When I scheduled surgery for carpal tunnel, caused by all the typing over the years as a business journalist and author, etc., what threw me off, more than anything, was the healthcare experience. And I discovered there are real needs for improvement in healthcare, for which service designers are aptly suited. Service designers have told us as much and that healthcare providers know they need help, but are unsure where to engage them. Well, here’s a suggestion.
First, when I met the surgeon, with clipboard and pen in hand, he wrote the orders for scheduling, flipping page after page, grunting about the paperwork. Afterward, when he had already left the room, his assistant came in rolling her eyes. “I could have taken the orders verbally and written them up,” she sighed. She took them out of the clipboard, and as I left, handed them to a desk clerk.
Someone in the office then transcribed the surgeon’s orders into a portal, and a scheduling nurse was alerted, who called the surgical center to work out a date for the operation.
The scheduler called me 4 days later with instructions she received from the surgical center requiring me to obtain medical clearances, including from my primary doctor and a Covid-19 testing center. The surgeon’s scheduler prepares the instructions on clearances and faxes them to my doctor, one of whom needs me to schedule blood work.
For one those appointments, I waited over a half-hour for someone to pick up the phone, no one returned my previous email request. Meantime, the Covid test is only valid 5-to-6 days prior to the surgery, and the test results must be faxed over to the surgical center the day before, not earlier, which happens to fall on a Sunday. So, I have to find a testing center that can send my results on Sunday.
One of the appointments, the doctor couldn’t see me in time; I notified the surgeon’s scheduler who cursed me because surgery date now had to be changed. Consequently, the entire clearance processes, instructions and such, was all repeated.

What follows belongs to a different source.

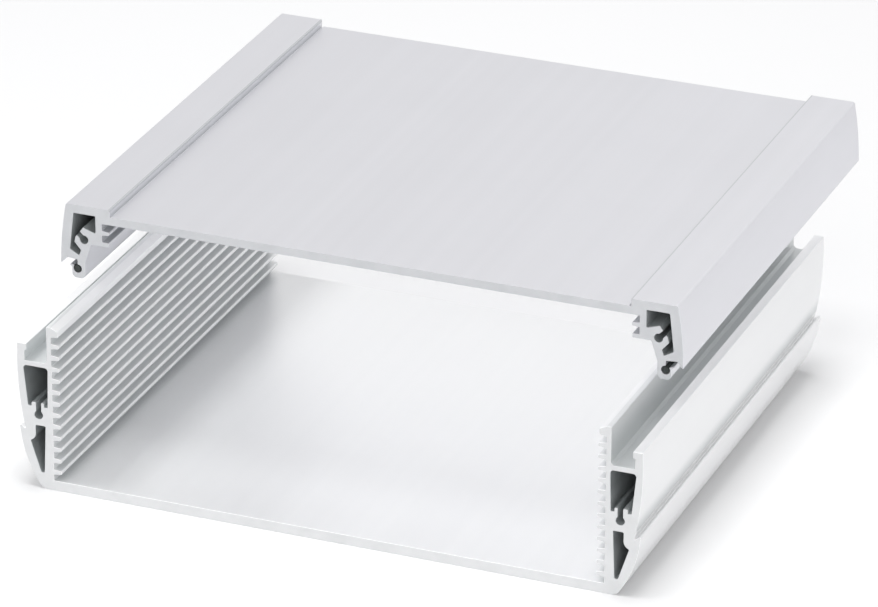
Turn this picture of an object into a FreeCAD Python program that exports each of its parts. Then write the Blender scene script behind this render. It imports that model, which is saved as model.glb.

On its face, improving the patient’s experience appears to be a significant challenge. But it may not be, if all the parties agree that improvements are needed. However, it does require the skills of a service designer.

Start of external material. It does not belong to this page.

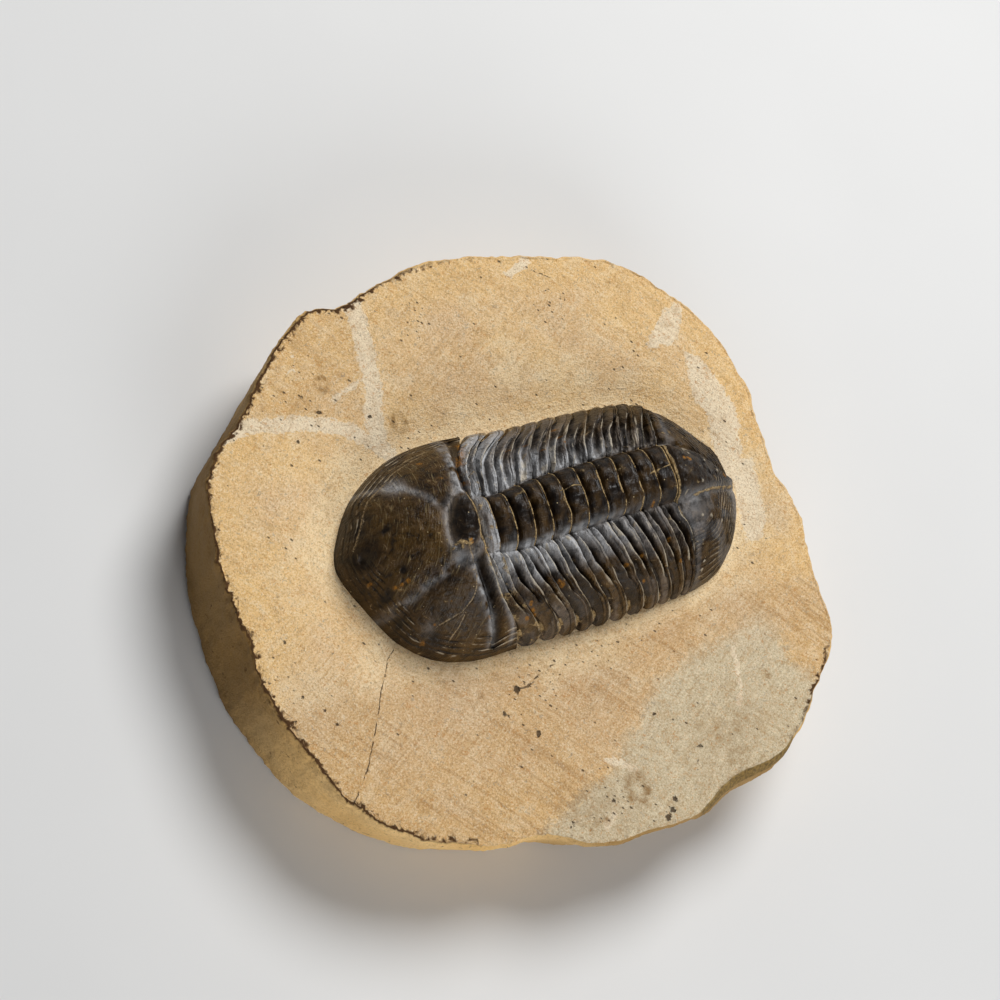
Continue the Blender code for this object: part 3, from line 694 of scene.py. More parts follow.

All user service experiences derive from a series of separate services. Put another way, an experience is the sum of services coming together to achieve a user-desired outcome.

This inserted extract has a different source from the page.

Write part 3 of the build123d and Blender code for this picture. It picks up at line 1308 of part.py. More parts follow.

The service design approach to this challenge requires separating each of those services into user-experience stages, and then using a journey map or a service blueprint to diagram the entire user experience. In this way, the problem will be illuminated, easily understood, for which the solution is always implementing technology and reconfiguring process. (User-centric services combine technology, process for user experiences.)
A journey map would help, so long as it shows the separate services at each stage and how they connect to the adjoining services. The journey map, however, merely confirms the problem exists. Improvement will require a service blueprint.
The blueprint is a wonderful model to improve systematic deficiencies, I have found, because its focus is on the interconnections that must occur. That’s a lot to inhale, I realize, but think of air travel, and all that it takes to get you to a destination – your ultimate goal. The healthcare experience, similarly, is all about fixing my sore hand.
The interconnections mostly take place “backstage” in the technology and process between a service operation and service system, where the user experience unfolds.
I have not turned toward improving my healthcare experience, other than offering how I would tackle the challenge, based on my experience.
When the separate services – doctor visits, surgeon, testing center and surgical center—come to recognize they are just parts of a user journey, then they will find a solution with internet and communications technology and the protocols, the process, for integrating them.